The Israeli soldiers also spend time in a Jewish community in the US – a very powerful experience, says Abarbanel.
“It changes their lives forever,” she smiles. “One soldier wept when he saw how people prayed for the IDF in the synagogue. He saw that these people care deeply for Israel.”
Diaspora participants in Parallel Lives have included rabbinical students from the US Reform Movement’s Hebrew Union College. “They spend a year in Israel as part of their studies,” Abarbanel explains. “Parallel Lives helps them ask tough questions about pluralism in this country.”

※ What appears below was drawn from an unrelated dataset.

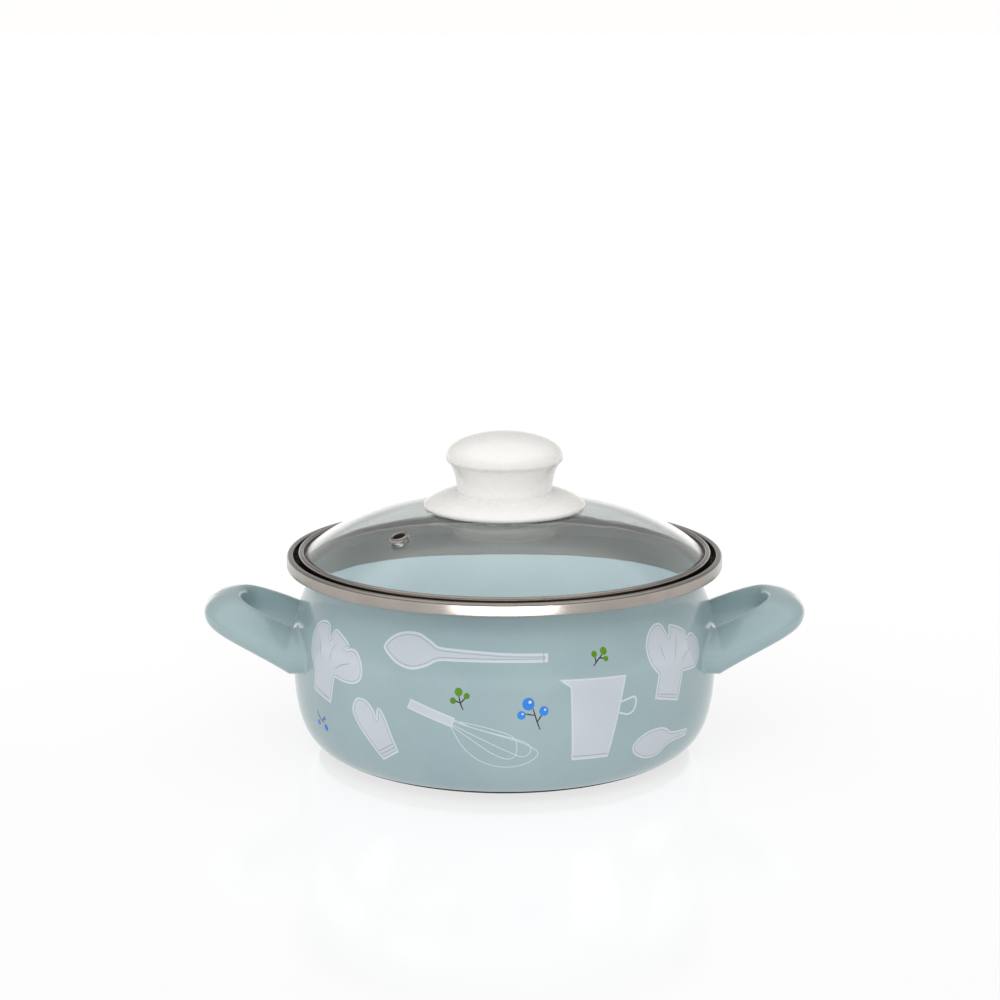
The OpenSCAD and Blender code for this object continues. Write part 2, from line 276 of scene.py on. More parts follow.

ROI has played an essential role in supporting Parallel Lives. Recently, Abarbanel received a seed grant to help facilitate a new project – a community program for Parallel Lives alumni. Interaction with ROI community members has also been instrumental in providing incredible motivation and encouragement, she believes.
Abarbanel, Shwirtz, Maya-Gur and Hulsh represent just a fraction of the ROI Community’s deep well of talent and enthusiasm, and the huge diversity of projects and enterprises these community members are undertaking. But everyone in this rich network of talented young people has at heart the same goal – to change, inspire, improve and advance Israel, the Jewish world and beyond.
“ROI brings together people from all over the world and helps them transform their ideas into action,” concludes Abarbanel. “This is our fifth summit, and I really believe that in the next five years, ROI will change the Jewish world.”